Home > The other Ireland: visualizing intersectional stigma experiences of people who use drugs using photovoice.

Miller, Nicole M and Baffo, Raychelle and Clarke, Lucy Louise and Los, Greg and O'Hara, Andy (2026) The other Ireland: visualizing intersectional stigma experiences of people who use drugs using photovoice. Contemporary Drug Problems, Early online, https://doi.org/10.1177/00914509261440952.

External website: https://journals.sagepub.com/doi/10.1177/009145092...
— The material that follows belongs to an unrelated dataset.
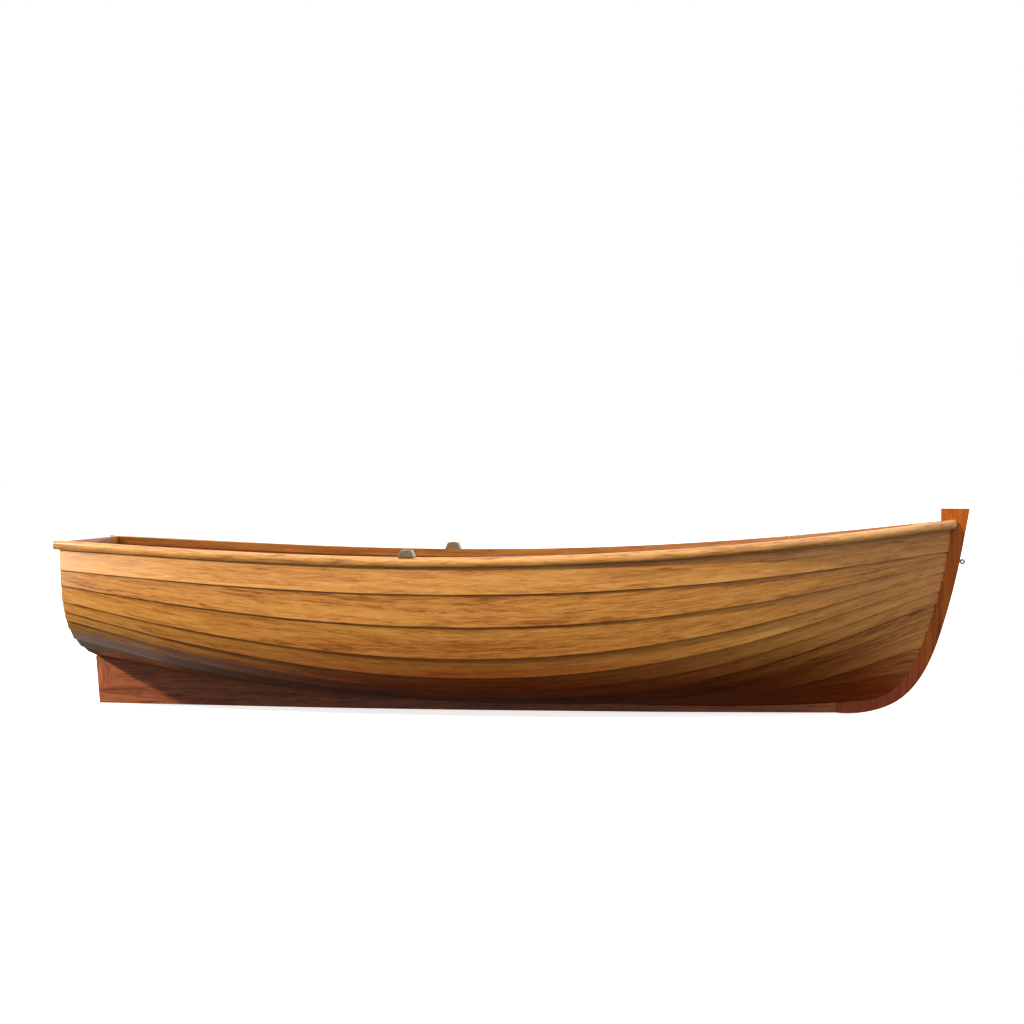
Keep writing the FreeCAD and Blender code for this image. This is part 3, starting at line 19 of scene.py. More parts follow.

Stigma towards People Who Use Drugs (PWUD) is reinforced through social structures and intersectional identities (e.g., gender, race, class). This often manifests as PWUD being The Other in society. This study aimed to explore how stigma manifests within the community environment using Community-Based Participatory Research framework and photovoice. Peer advocates (n = 15) from various Irish community-based organizations were trained in the photovoice technique to capture experiences of stigma. A series of seven focus group interviews were conducted. Photographs were analyzed using visual analysis, and interview data were analyzed using deductive codebook Thematic Analysis informed by Intersectional Stigma frameworks. The findings identified three major themes that demonstrate the multiple pathways through which social structures are used to reinforce stigma across intersectional identities possessed by PWUD. Peers experienced class-based discrimination in the accommodation sector, and urban hostile architecture reinforced internalized stigma for those who were unhoused. Being unhoused and unemployed was perceived to justify social rejection, public aggression, and violence towards PWUD. Peers described being unfairly targeted by police based on living in economically deprived neighborhoods. Structural stigma was evident in strict rules for entry into mental health clinics and was reinforced based on class and limited income. False complaints to family and social services appeared to justify police surveillance and invasion of privacy of woman identified peers. Stigma campaigns should account for the nuances and additive effects of intersectional identity, with an emphasis on gender and class of PWUD. Health professionals providing mental health services would benefit from reflexivity to explore how their position of power relates to the therapeutic process.